## GIVEN EXERCISE
Give back exactly the lines from the start of the listing to the line containing "return finish, tree, shader", inclusive, and nothing beyond them.

** Start DATA RECORDS **

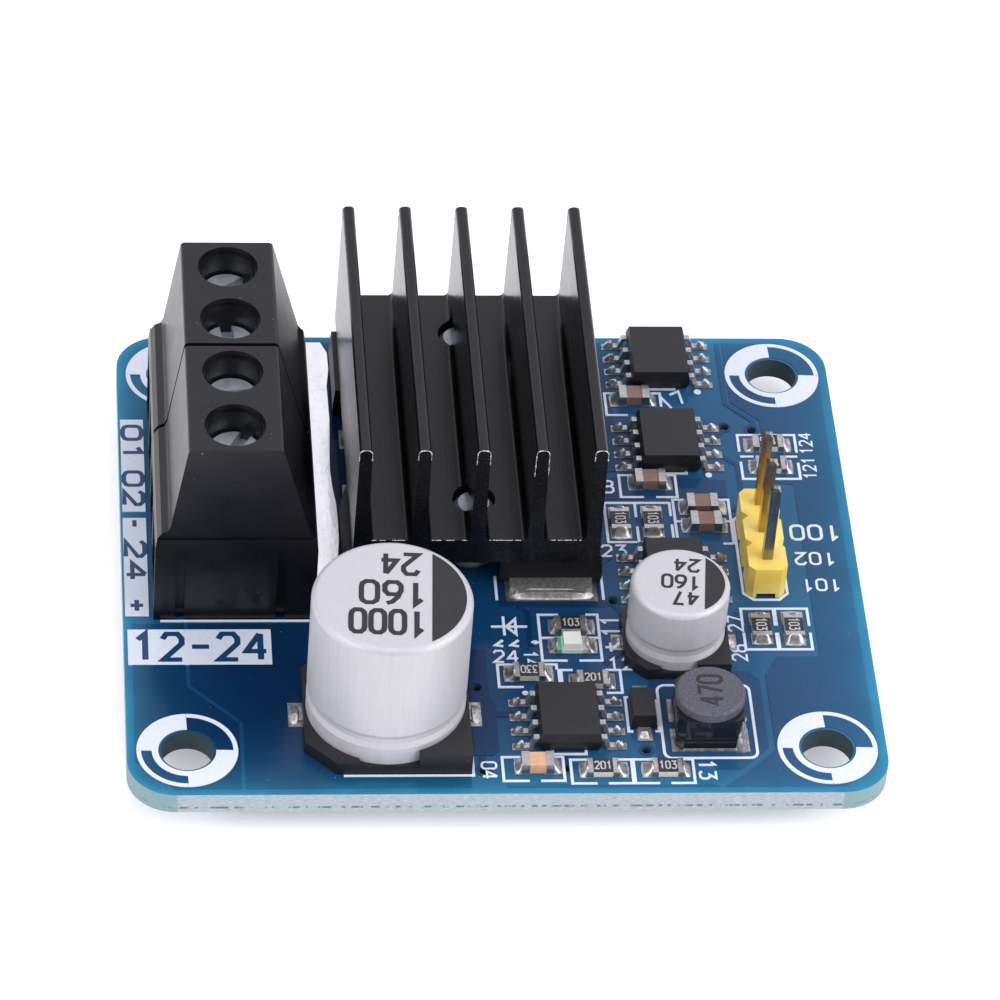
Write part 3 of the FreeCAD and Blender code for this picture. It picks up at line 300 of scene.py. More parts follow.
# %% Colours and nodes
def linear(code):
    """sRGB to linear: value / 12.92 in the toe, else ((value + 0.055) / 1.055)^2.4."""
    s = np.array([int(code[i : i + 2], 16) for i in (1, 3, 5)]) / 255
    return (*np.where(s <= 0.04045, s / 12.92, ((s + 0.055) / 1.055) ** 2.4).tolist(), 1.0)


def start(name, colour="#808080", rough=0.5, metal=0.0, **sockets):
    """A material with one Principled shader. Constants are set on the shader's own sockets."""
    finish = bpy.data.materials.new(name)
    finish.use_nodes = True
    tree = finish.node_tree
    shader = tree.nodes["Principled BSDF"]
    shader.inputs["Base Color"].default_value = linear(colour)
    shader.inputs["Roughness"].default_value = rough
    shader.inputs["Metallic"].default_value = metal
    for socket, value in sockets.items():
        shader.inputs[socket.replace("_", " ")].default_value = value
    return finish, tree, shader


def add(tree, kind, links=None, **settings):
    """Adds a shader node. Settings are its own values, and links give its inputs: a socket
    is joined, and anything else becomes the input's value."""
    node = tree.nodes.new("ShaderNode" + kind)
    for key, value in settings.items():
        setattr(node, key, value)
    for key, value in (links or {}).items():
        if isinstance(value, bpy.types.NodeSocket):
            tree.links.new(value, node.inputs[key])
        else:
            node.inputs[key].default_value = value
    return node


def signal(tree, kind, links=None, **settings):
    """Adds a node and gives back the first output that its settings leave switched on."""
    return next(out for out in add(tree, kind, links, **settings).outputs if out.enabled)


def grain(tree, x=1.0, y=1.0, z=1.0, about=(0, 0, 0), turn=0.0):
    """Object coordinates in millimetres, centred on a point, turned, and stretched."""
    place = add(tree, "TexCoord").outputs["Object"]
    centred = add(tree, "VectorMath", {0: place, 1: tuple(v * MM for v in about)}, operation="SUBTRACT")
    scale = (x / MM, y / MM, z / MM)
    links = {"Vector": centred.outputs[0], "Scale": scale, "Rotation": (0, 0, math.radians(turn))}
    return signal(tree, "Mapping", links)


def two_tone(tree, pattern, low, high, under, over, share=1.0):
    """One colour where the pattern is below low, another where it is above high, covering by
    its share, and a blend between. A colour is a hex code or the socket of an earlier tone."""
    under, over = (linear(colour) if isinstance(colour, str) else colour for colour in (under, over))
    links = {"Value": pattern, "From Min": low, "From Max": high, "To Max": share}
    part = signal(tree, "MapRange", links)
    return signal(tree, "Mix", {0: part, 6: under, 7: over}, data_type="RGBA")


def dull_by(tree, shader, pattern, low, high):
    """Lets the roughness follow a pattern: low where it is 0, high where it is 1."""
    dull = signal(tree, "MapRange", {"Value": pattern, "To Min": low, "To Max": high})
    tree.links.new(dull, shader.inputs["Roughness"])


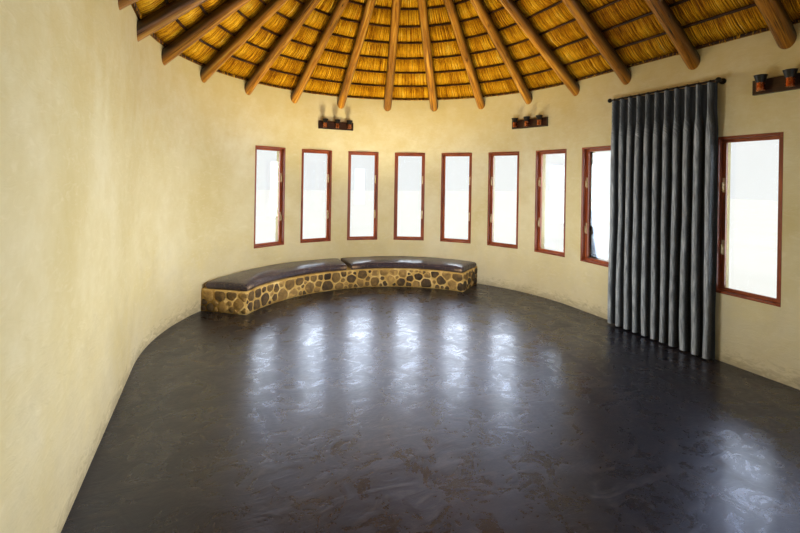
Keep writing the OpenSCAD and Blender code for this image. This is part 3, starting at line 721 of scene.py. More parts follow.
def looseStalks(field, count, levels, lifts, length, radius, tilt, spread, shade):
    # Short bundles laid down the slope, whose lower ends stand off it by tilt
    low, high = fieldSpan(field)
    draw = dice.uniform(levels[0] ** 2, levels[1] ** 2, count) ** 0.5
    if field not in roundEnds:
        draw = dice.uniform(*levels, count)
    along = dice.uniform(low, high, count)
    run = dice.uniform(*length, count) * cosPitch
    level = np.stack([np.maximum(draw - run, 0.02), draw], -1)
    lift = dice.uniform(*lifts, count)[:, None] + np.array([-tilt, tilt])
    places = along[:, None] + (dice.normal(0.0, spread, count)[:, None] * np.array([-0.5, 0.5])
                               / alongScale(field, level))
    places = withinField(field, places)
    across, out = roofAxes(field, places)
    radii = dice.uniform(*radius, (count, 1)) * np.array([0.8, 1.0])
    verts, faces = tubes(roofPoints(field, places, level, lift), across, out * 0.7, radii, 3, math.pi / 2)
    tone = bundleTones(shade, 0.15, count)
    grain = tubeGrain(places, level, alongScale(field, level), radii, 3, math.pi / 2)
    return verts, faces, np.repeat(tone, 2 * 3), grain


def fringe(field):
    # Cut ends of the bundles in the thickness of the eaves
    low, high = fieldSpan(field)
    scale = float(alongScale(field, eavesR))
    columns = int((high - low) * scale / (thatch["fringeStep"] * thatch["fringeSpacing"]))
    count = columns * thatch["fringeRows"]
    along = dice.uniform(low, high, count)
    lift = dice.uniform(underLift + 0.005, topLift - 0.007, count)
    end = eavesR - np.abs(dice.normal(0.0, 0.006, count)) - 0.001
    level = np.stack([end - 0.05, end], -1)
    places = withinField(field, along[:, None] + dice.normal(0.0, 0.004, (count, 2)) / scale)
    across, out = roofAxes(field, places)
    radii = dice.uniform(*thatch["fringeRadius"], (count, 1)) * np.ones((1, 2))
    verts, faces = tubes(roofPoints(field, places, level, lift[:, None] * np.ones((1, 2))),
                         across, out, radii, 3, math.pi / 4)
    tone = bundleTones(*thatch["fringeTone"], count)
    return verts, faces, np.repeat(tone, 2 * 3), tubeGrain(places, level, scale, radii, 3, math.pi / 4)


def wallFringe(field):
    # Stray ends that hang over the lowest lath of the room
    low, high = fieldSpan(field)
    scale = float(alongScale(field, lathInner))
    count = int((high - low) * scale * thatch["strayCount"])
    along = dice.uniform(low, high, count)[:, None] + dice.normal(0.0, 0.006, (count, 2)) / scale
    along = withinField(field, along)
    level = lathInner - 0.012 - dice.uniform(0.0, 0.006, (count, 1)) * np.ones((1, 2))
    centres = roofPoints(field, along, level, 0.018)
    centres[:, 1, 2] -= dice.uniform(*thatch["strayHang"], count)
    across, out = roofAxes(field, along)
    inward = np.stack([-out[..., 0], -out[..., 1], np.zeros_like(out[..., 0])], -1) / sinPitch
    radii = dice.uniform(*thatch["strayRadius"], (count, 1)) * np.array([1.0, 0.7])
    verts, faces = tubes(centres, across, inward, radii, 3)
    tone = bundleTones(*thatch["strayTone"], count)
    return verts, faces, np.repeat(tone, 2 * 3), tubeGrain(along, level, scale, radii, 3, 0.0)


def bed(field):
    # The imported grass: a closed solid a little inside the thatch's own faces
    low, high = fieldSpan(field)
    steps = thatch["bedSteps"]
    along = np.linspace(low, high, steps + 1)
    lathAt = lathLevels + eaveLevels
    first, last = 0.004, eavesR - 0.016
    spots = [first, roomR - 0.011, roomR - 0.009, outerR + 0.009, outerR + 0.011, last]
    for level in lathAt:
        spots += [level - 0.045, level - 0.02, level, level + 0.02, level + 0.045]
    inner = np.unique(np.round([s for s in spots if first <= s <= last], 4))
    near = np.abs(inner[:, None] - np.array(lathAt)[None]).min(1)
    innerLift = thatch["bedLift"] + thatch["bedOverLath"] * np.exp(-(near / 0.02) ** 2)
    onWall = (inner > roomR - 0.01) & (inner < outerR + 0.01)
    innerLift = np.where(onWall, underLift + 0.001, innerLift)
    outer = np.linspace(last, first, thatch["bedOutside"])
    level = np.concatenate([inner, outer])
    lift = np.concatenate([innerLift, np.full(len(outer), topLift - 0.012)])
    weather = np.concatenate([np.zeros(len(inner)), np.ones(len(outer))])
    along, level = np.meshgrid(along, level, indexing="ij")
    lift = np.broadcast_to(lift, along.shape)
    verts = roofPoints(field, along, level, lift).reshape(-1, 3)
    scale = level if field in roundEnds else 1.0
    grain = np.stack([along * scale, level / cosPitch, lift], -1).reshape(-1, 3)
    faces = sweptFaces(steps, len(weather), turnedOut=False)
    return verts, faces, grain, np.tile(weather, steps + 1)


def makeThatchField(field):
    title = "thatch" + field.capitalize()
    eaveLength, slopeArea = 2 * endY, 2 * endY * eavesR / cosPitch
    if field in roundEnds:
        eaveLength, slopeArea = math.pi * (outerR + eavesR) / 2, math.pi * eavesR ** 2 / 2 / cosPitch
    verts, faces, grain, weather = bed(field)
    makePiece(title + "Bed", verts, faces, thatchBed, "thatch_grass", ["thatch_" + field], grain=grain,
              weather=weather)
    under = looseStalks(field, int(eaveLength / thatch["eaveStep"] * thatch["eaveRows"]), **underEaves)
    makeGrass(title + "Stalks", [insideStalks(field), under, wallFringe(field)], stalkInside)
    tips = looseStalks(field, int(slopeArea * thatch["tipCount"]), **outsideTips)
    makeGrass(title + "Tips", [tips, fringe(field)], stalkOutside)


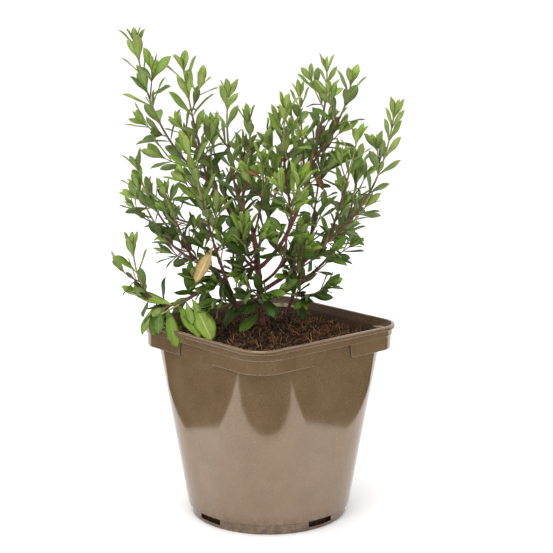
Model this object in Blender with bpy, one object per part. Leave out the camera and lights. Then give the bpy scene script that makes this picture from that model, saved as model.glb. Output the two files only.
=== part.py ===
"""A small twiggy shrub in the square-topped plastic pot that it was raised in.

The origin is the middle of the pot's flat underside, +Z is up and -Y is the side that the shrub is seen from.
The tables and all the working are in millimetres, and each mesh is scaled to metres when it is made.
The pot and its potting mix come first, then the woody limbs, then the leafy masses that grow on from them.
"""

import math
import random

import bmesh
import bpy
from mathutils import Matrix, Vector
from mathutils.bvhtree import BVHTree

MM = 0.001
SEED = 11
UP = Vector((0, 0, 1))

# The clear gap that neighbouring pieces keep, and the gap that a new leaf, twig or limb is tried at.
GAP = 0.3
CLEAR = 0.35

# The pot: a rounded square rim that narrows to a nearly round foot, standing with a corner to the front.
POT_TURN = math.radians(41.4)
POT_HEIGHT = 177
RIM_SIDE = 175
RIM_CORNER = 24
LIP_DEPTH = 4
LIP_STANDS_OUT = 1.25
BAND_FOOT = 167
BODY_TOP_SIDE = 168
BODY_TOP_CORNER = 41
BODY_FOOT = 10
BODY_FOOT_SIDE = 147
BODY_FOOT_CORNER = 72
FOOT_SIDE = 141
FOOT_CORNER = 69.5
WALL = 1.8
FLOOR = 2.5
CORNER_STEPS = 5

# The short skirt that hangs from the rim round each corner.
SKIRT_FOOT = 155
SKIRT_TOP = 170
SKIRT_SIDE = 172
SKIRT_CORNER = 26
SKIRT_WALL = 1.5
SKIRT_DRAFT = 0.8
SKIRT_GAP_TOP = 38
SKIRT_GAP_FOOT = 46

# The drainage windows in the foot, one under the middle of each side.
WINDOW_WIDTH = 27
WINDOW_FOOT = 3.2
WINDOW_TOP = 8.6

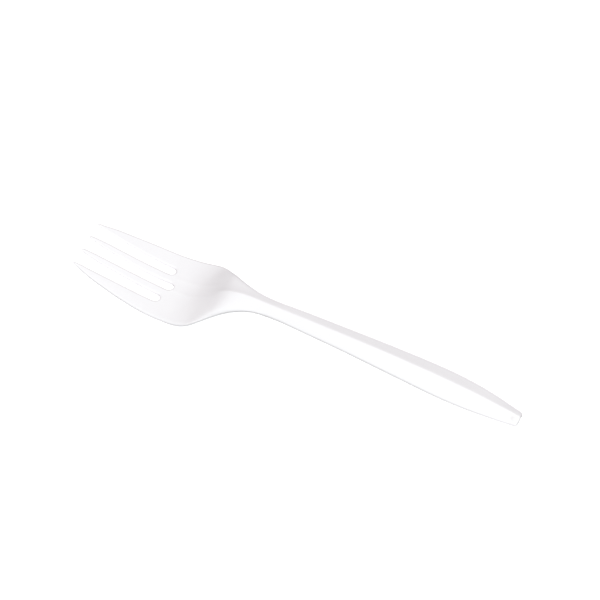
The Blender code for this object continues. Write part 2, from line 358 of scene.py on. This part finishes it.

** End DATA RECORDS **

## TASK ANSWER
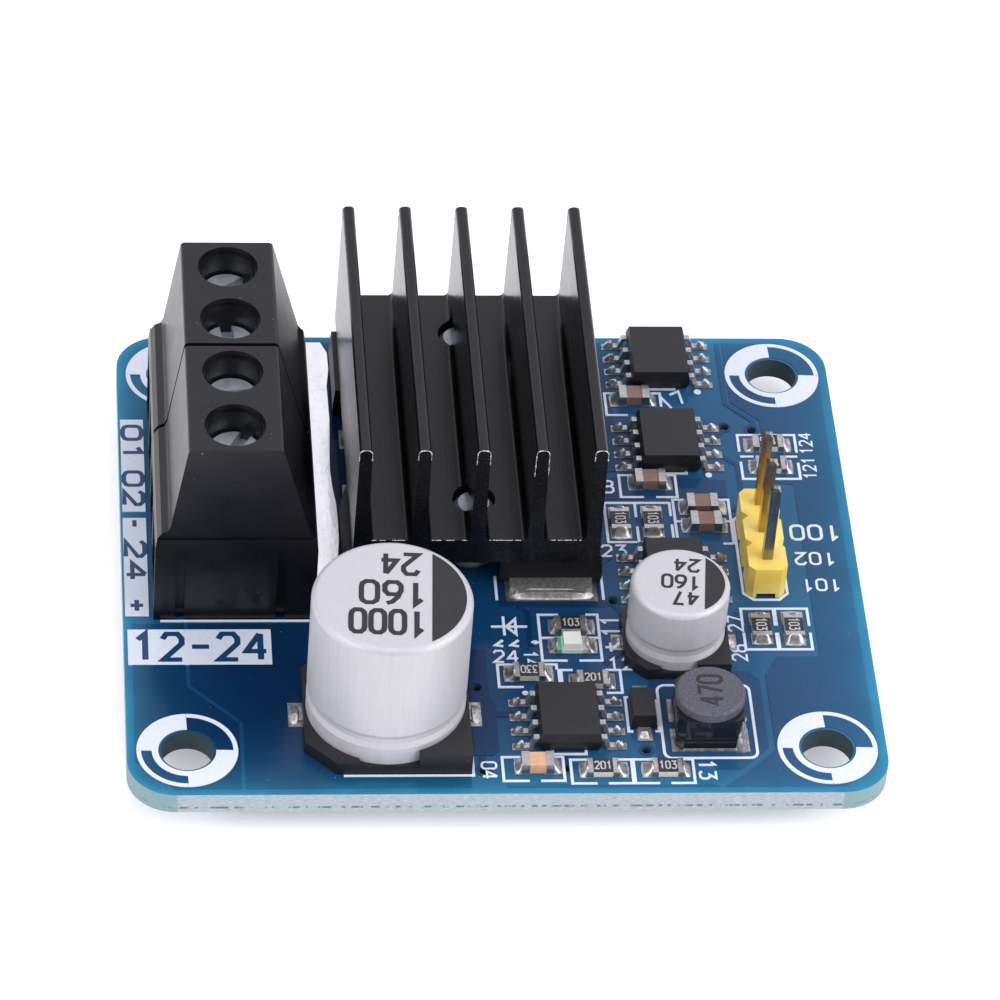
Write part 3 of the FreeCAD and Blender code for this picture. It picks up at line 300 of scene.py. More parts follow.
# %% Colours and nodes
def linear(code):
    """sRGB to linear: value / 12.92 in the toe, else ((value + 0.055) / 1.055)^2.4."""
    s = np.array([int(code[i : i + 2], 16) for i in (1, 3, 5)]) / 255
    return (*np.where(s <= 0.04045, s / 12.92, ((s + 0.055) / 1.055) ** 2.4).tolist(), 1.0)


def start(name, colour="#808080", rough=0.5, metal=0.0, **sockets):
    """A material with one Principled shader. Constants are set on the shader's own sockets."""
    finish = bpy.data.materials.new(name)
    finish.use_nodes = True
    tree = finish.node_tree
    shader = tree.nodes["Principled BSDF"]
    shader.inputs["Base Color"].default_value = linear(colour)
    shader.inputs["Roughness"].default_value = rough
    shader.inputs["Metallic"].default_value = metal
    for socket, value in sockets.items():
        shader.inputs[socket.replace("_", " ")].default_value = value
    return finish, tree, shader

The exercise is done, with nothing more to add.